[begin Source data]

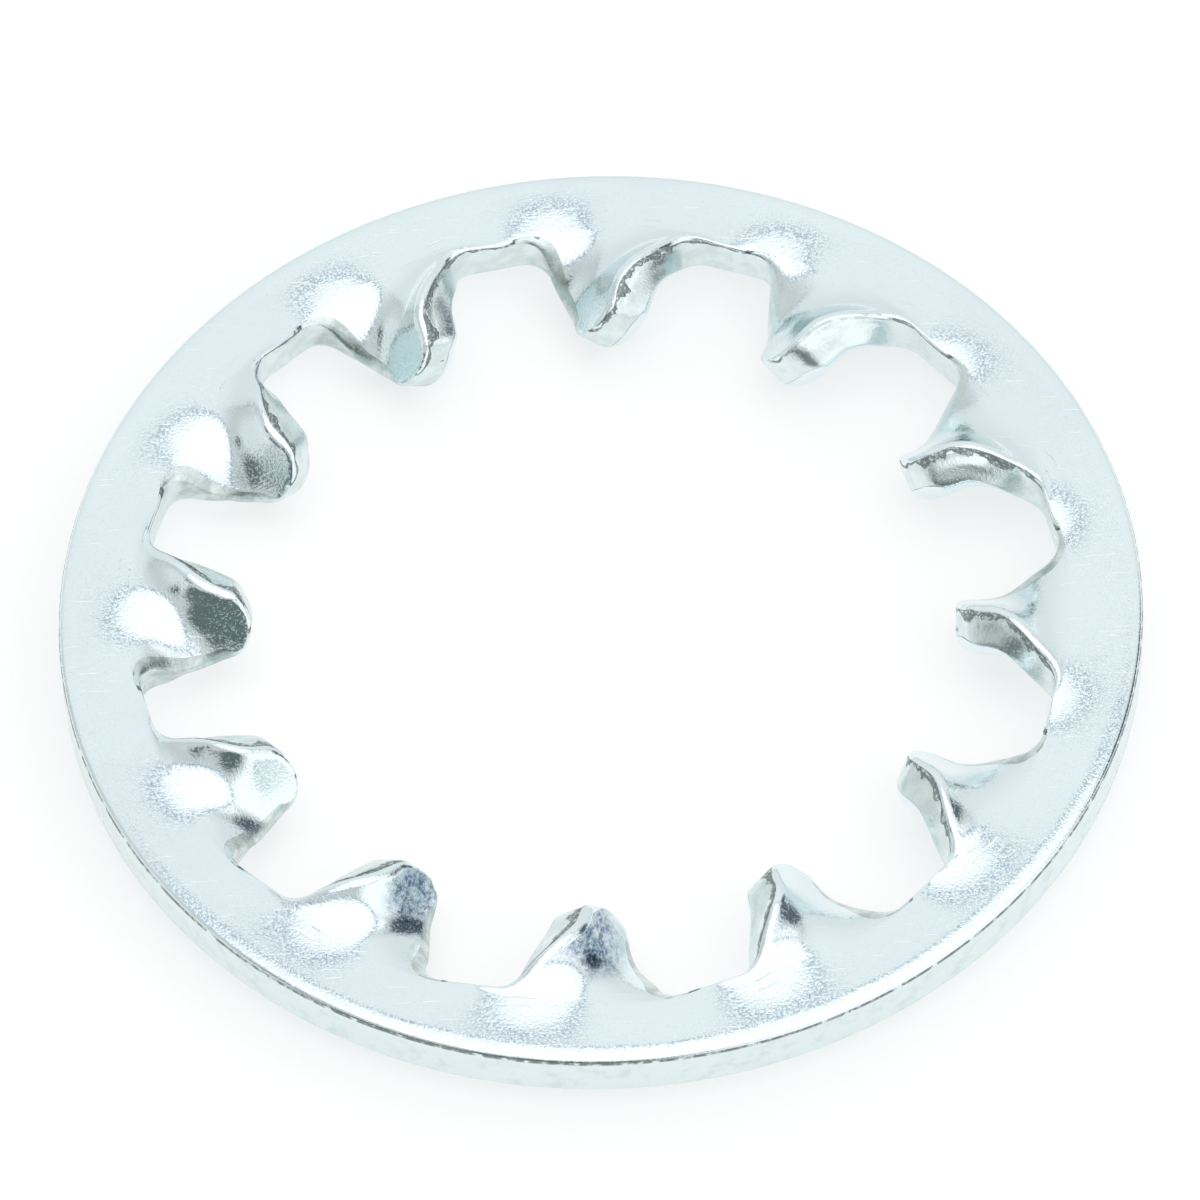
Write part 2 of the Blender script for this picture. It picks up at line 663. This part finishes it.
def crack_line(tree, wall, depth, torn_to, inner, outer):
    """1 on a thin broken line: where the torn band ends, and outside just under the edge."""
    line = plus(tree, times(tree, torn_to, inner), times(tree, outer, 0.03))
    narrowed = plus(tree, 0.55, times(tree, inner, 0.45))
    off = times(tree, away(tree, depth, line), narrowed)
    broken = ramp(tree, noise(tree, wall, 2.6, 4.0, 0.65), 0.38, 0.54)
    return times(tree, ramp(tree, off, 0.012, 0.034, 1.0, 0.0), broken)


def blue_bloom(tree, place):
    """Patchy 0 to 1 on the ends of two teeth, easing off with the distance from a point on each."""
    spots = []
    for turn, radius, lift, near, far in BLOOMS:
        bearing = radians(FIRST_TOOTH + turn)
        middle = (radius * cos(bearing) * MM, radius * sin(bearing) * MM, washer_height() + lift)
        spots.append(ramp(tree, measure(tree, "DISTANCE", place, middle), near, far, 1.0, 0.0))
    fine = ramp(tree, noise(tree, place, 9000.0, 3.0, 0.7), 0.40, 0.60, 0.45, 1.0)
    coarse = ramp(tree, noise(tree, place, 2600.0, 2.0, 0.6), 0.36, 0.56, 0.55, 1.0)
    return times(tree, largest(tree, spots), times(tree, fine, coarse))


def zinc_plate():
    """Bright zinc plating on pressed steel.

    The faces are bright, with a fine satin grain, a little waviness, short
    scratches, the marks of the twisting die beside the roots, and a bluish
    bloom on the ends of two teeth.  The punched walls are duller and greener,
    with faint streaks down through the sheet, a narrow dark pitted band under
    their upper edge, which is missing on the outside, and a thin dark line.
    Where the edges of the teeth were rubbed, they are duller still.
    """
    material = bpy.data.materials.new("zinc_plate")
    material.use_nodes = True
    tree = material.node_tree
    shader = tree.nodes["Principled BSDF"]
    shader.inputs["Metallic"].default_value = 1
    place = add(tree, "ShaderNodeTexCoord").outputs["Object"]
    wall = add(tree, "ShaderNodeUVMap", uv_map="wall").outputs["UV"]
    blank = add(tree, "ShaderNodeUVMap", uv_map="blank").outputs["UV"]
    along, depth = parts_of(tree, wall)
    aside = parts_of(tree, blank)[1]
    radius = measure(tree, "LENGTH", blank)
    on_wall = calc(tree, "GREATER_THAN", depth, 0.0)
    on_face = calc(tree, "LESS_THAN", depth, 0.5 * ON_FACE)
    inner = calc(tree, "LESS_THAN", along, OPENING_END)
    outer = minus(tree, 1.0, inner)
    standing_flank = ramp(tree, aside, -0.9, -0.4, 1.0, 0.0)
    standing = times(tree, standing_flank, ramp(tree, radius, 10.6, 11.1, 1.0, 0.0))

    scratches = scratch_lines(tree, place)
    streaks = noise(tree, squeezed(tree, wall, 0, (14.0, 1.6, 1.0)), 1.0, 3.0, 0.6)
    torn_to = torn_end(tree, wall, standing)
    torn = times(tree, ramp(tree, minus(tree, torn_to, depth), -0.01, 0.02), inner)
    pits = noise(tree, wall, 11.0, 3.0, 0.7)
    crack = crack_line(tree, wall, depth, torn_to, inner, outer)

    # Heights in metres.
    grain = noise(tree, place, 15000.0, 2.5, 0.6)
    waves = noise(tree, place, 1500.0, 1.0, 0.4)
    height = times(tree, grain, 2.4e-6)
    height = plus(tree, height, times(tree, ramp(tree, grain, 0.50, 0.75), 1.9e-6))
    height = plus(tree, height, times(tree, waves, 4e-6))
    height = minus(tree, height, times(tree, scratches, 1.4e-6))
    marks = times(tree, die_marks(tree, place, radius, aside), on_face)
    height = minus(tree, height, times(tree, marks, 5e-6))
    rough_wall = plus(tree, times(tree, streaks, 3e-6), times(tree, pits, torn, 3.0e-5))
    rough_wall = minus(tree, rough_wall, times(tree, crack, 8e-6))
    height = plus(tree, height, times(tree, rough_wall, on_wall))
    bump = add(tree, "ShaderNodeBump", distance=1.0)
    tree.links.new(height, bump.inputs["Height"])
    tree.links.new(bump.outputs["Normal"], shader.inputs["Normal"])

    # Colours: the faces, then the walls with what was rubbed, the torn band and the line.
    clouds = ramp(tree, noise(tree, place, 260.0, 3.0, 0.55), 0.35, 0.65)
    face = blend(tree, clouds, (0.79, 0.885, 0.915), (0.81, 0.91, 0.93))
    face = blend(tree, times(tree, scratches, 0.6), face, (0.93, 0.96, 0.97))
    mottle = plus(tree, noise(tree, place, 2200.0, 3.0, 0.6), times(tree, outer, 0.12))
    dull = blend(tree, ramp(tree, mottle, 0.35, 0.66), (0.68, 0.77, 0.765), (0.775, 0.87, 0.875))
    worn = blend(tree, ramp(tree, mottle, 0.38, 0.62), (0.48, 0.56, 0.54), (0.68, 0.76, 0.74))
    dull = blend(tree, times(tree, ramp(tree, depth, 0.9, 1.5), inner), dull, worn)
    pitted = times(tree, ramp(tree, pits, 0.66, 0.48), times(tree, torn, 0.88))
    dull = blend(tree, pitted, dull, (0.16, 0.20, 0.20))
    line = times(tree, crack, minus(tree, 0.85, times(tree, standing, 0.5)))
    dull = blend(tree, line, dull, (0.13, 0.14, 0.13))
    colour = blend(tree, on_wall, face, dull)
    colour = blend(tree, times(tree, blue_bloom(tree, place), on_face), colour, (0.11, 0.175, 0.29))
    tree.links.new(colour, shader.inputs["Base Color"])

    polish = ramp(tree, noise(tree, place, 1900.0, 3.0, 0.6), 0.3, 0.7, 0.05, 0.10)
    wall_rough = plus(tree, 0.16, times(tree, torn, 0.06))
    rough = plus(tree, polish, times(tree, on_wall, wall_rough))
    tree.links.new(rough, shader.inputs["Roughness"])
    return material


def place_washer():
    """Adds the washer as one mesh in place of the solid."""
    mesh = washer_mesh("washer_mesh")
    washer = bpy.data.objects.new("washer", mesh)
    bpy.context.scene.collection.objects.link(washer)
    mesh.materials.append(zinc_plate())
    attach(washer, "root")
    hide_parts("lock_washer")


def pale_floor():
    """A plain white floor.  Over half of its white is its own glow, which softens the shadow."""
    size = FLOOR_SIZE / 2
    corners = [(-size, -size, 0), (size, -size, 0), (size, size, 0), (-size, size, 0)]
    mesh = bpy.data.meshes.new("floor_mesh")
    mesh.from_pydata(corners, [], [(0, 1, 2, 3)])
    floor = bpy.data.objects.new("floor", mesh)
    bpy.context.scene.collection.objects.link(floor)
    material = bpy.data.materials.new("floor_white")
    material.use_nodes = True
    shader = material.node_tree.nodes["Principled BSDF"]
    shader.inputs["Base Color"].default_value = (FLOOR_GREY, FLOOR_GREY, FLOOR_GREY, 1)
    shader.inputs["Roughness"].default_value = 1
    shader.inputs["Specular IOR Level"].default_value = 0
    shader.inputs["Emission Color"].default_value = (1, 1, 1, 1)
    shader.inputs["Emission Strength"].default_value = FLOOR_GLOW
    mesh.materials.append(material)


def studio():
    """A white light tent round the washer, painted from round patches that lie over each other.

    The roof is bright, with a grey-blue seam round it.  The far side is pale,
    with a darker border, the left is a little duller and the near right side
    bright.  Small dark openings lie at the right, on the camera's side and at
    the left.
    """
    world = bpy.data.worlds.new("studio")
    world.use_nodes = True
    tree = world.node_tree
    way = add(tree, "ShaderNodeTexCoord").outputs["Generated"]

    def cap(azimuth, elevation, radius, soft):
        """1 within radius degrees of a direction, falling to 0 over soft degrees."""
        a, e = radians(azimuth), radians(elevation)
        dot = measure(tree, "DOT_PRODUCT", way, (sin(a) * cos(e), cos(a) * cos(e), sin(e)))
        angle = calc(tree, "ARCCOSINE", calc(tree, "MINIMUM", dot, 0.99999))
        return ramp(tree, angle, radians(radius - soft / 2), radians(radius + soft / 2), 1, 0)

    colour = TENT
    for level, *patch in TENT_PATCHES:
        colour = blend(tree, cap(*patch), colour, level)
    tree.links.new(colour, tree.nodes["Background"].inputs["Color"])
    bpy.context.scene.world = world


def place_camera():
    """Aims the camera so that the washer's middle falls on CENTRE_PIXEL of the square frame."""
    camera = bpy.data.objects.new("camera", bpy.data.cameras.new("camera"))
    bpy.context.scene.collection.objects.link(camera)
    elevation = radians(VIEW_ELEVATION)
    back = Vector((0, -cos(elevation), sin(elevation)))
    middle = Vector((0, 0, washer_height()))
    camera.rotation_mode = "QUATERNION"
    turned = (-back).to_track_quat("-Z", "Y") @ Quaternion((0, 0, 1), -radians(VIEW_ROLL))
    camera.rotation_quaternion = turned
    half = FRAME_PIXELS // 2
    offset = Vector((half - CENTRE_PIXEL[0], CENTRE_PIXEL[1] - half, 0)) / PIXELS_PER_MM * MM
    camera.location = middle + back * VIEW_DISTANCE + turned @ offset
    camera.data.sensor_width = SENSOR
    camera.data.lens = PIXELS_PER_MM * VIEW_DISTANCE / MM / FRAME_PIXELS * SENSOR
    camera.data.clip_start, camera.data.clip_end = 0.01, 10
    bpy.context.scene.camera = camera


place_washer()
pale_floor()
studio()
place_camera()
bpy.context.scene.view_settings.view_transform = "Standard"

[end Source data]

- What the task asks -
Return exactly the leading lines of the listing, stopping after the line in which "on pressed steel." occurs.

- Full solution -
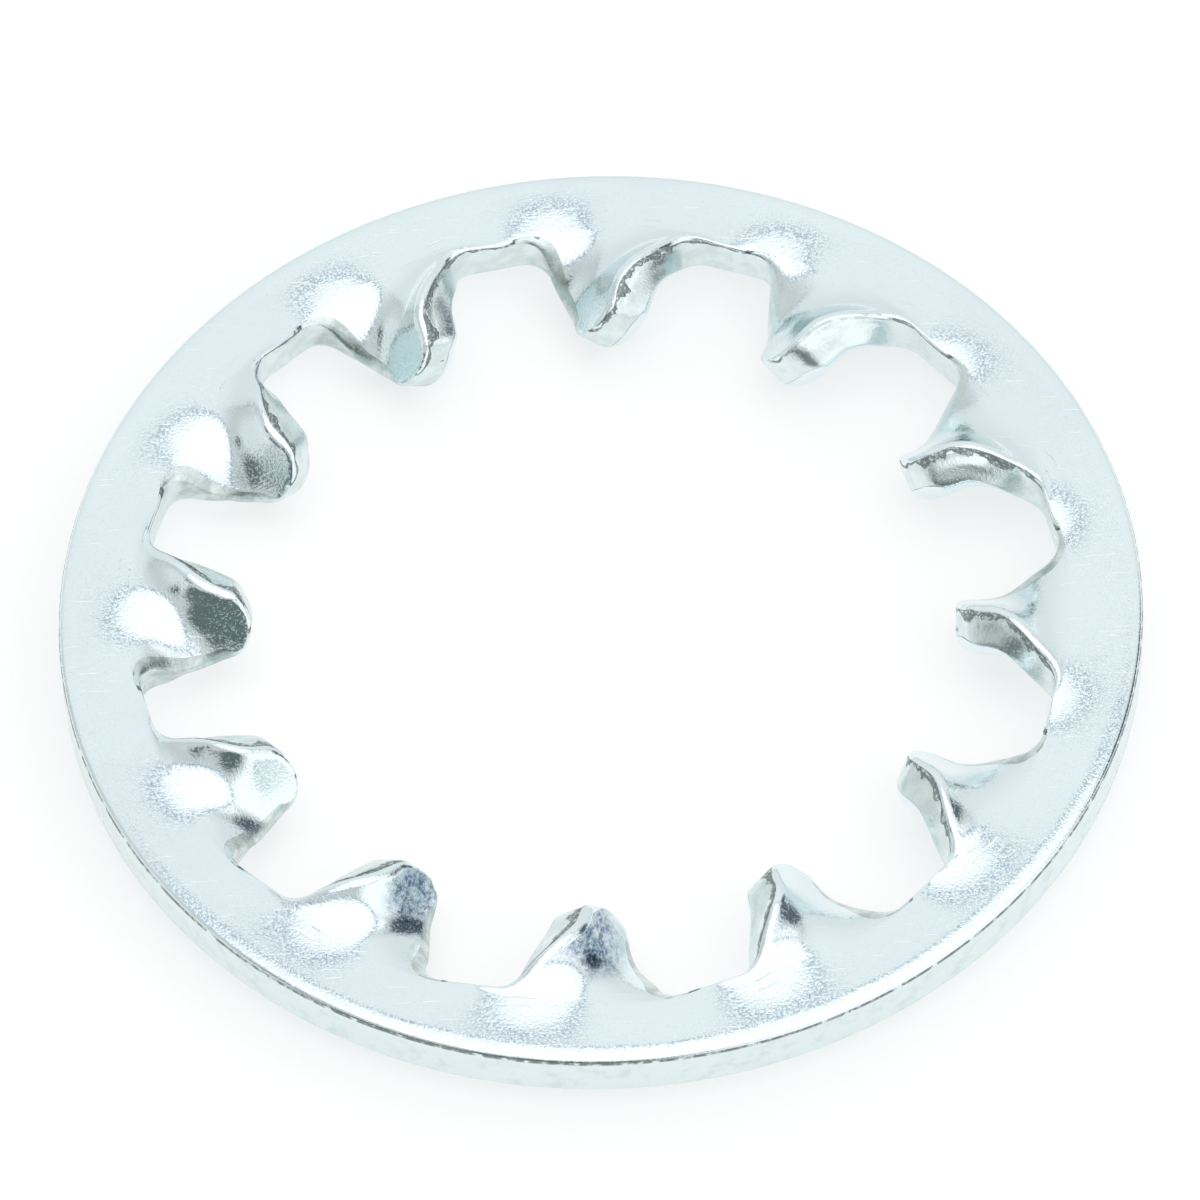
Write part 2 of the Blender script for this picture. It picks up at line 663. This part finishes it.
def crack_line(tree, wall, depth, torn_to, inner, outer):
    """1 on a thin broken line: where the torn band ends, and outside just under the edge."""
    line = plus(tree, times(tree, torn_to, inner), times(tree, outer, 0.03))
    narrowed = plus(tree, 0.55, times(tree, inner, 0.45))
    off = times(tree, away(tree, depth, line), narrowed)
    broken = ramp(tree, noise(tree, wall, 2.6, 4.0, 0.65), 0.38, 0.54)
    return times(tree, ramp(tree, off, 0.012, 0.034, 1.0, 0.0), broken)


def blue_bloom(tree, place):
    """Patchy 0 to 1 on the ends of two teeth, easing off with the distance from a point on each."""
    spots = []
    for turn, radius, lift, near, far in BLOOMS:
        bearing = radians(FIRST_TOOTH + turn)
        middle = (radius * cos(bearing) * MM, radius * sin(bearing) * MM, washer_height() + lift)
        spots.append(ramp(tree, measure(tree, "DISTANCE", place, middle), near, far, 1.0, 0.0))
    fine = ramp(tree, noise(tree, place, 9000.0, 3.0, 0.7), 0.40, 0.60, 0.45, 1.0)
    coarse = ramp(tree, noise(tree, place, 2600.0, 2.0, 0.6), 0.36, 0.56, 0.55, 1.0)
    return times(tree, largest(tree, spots), times(tree, fine, coarse))


def zinc_plate():
    """Bright zinc plating on pressed steel.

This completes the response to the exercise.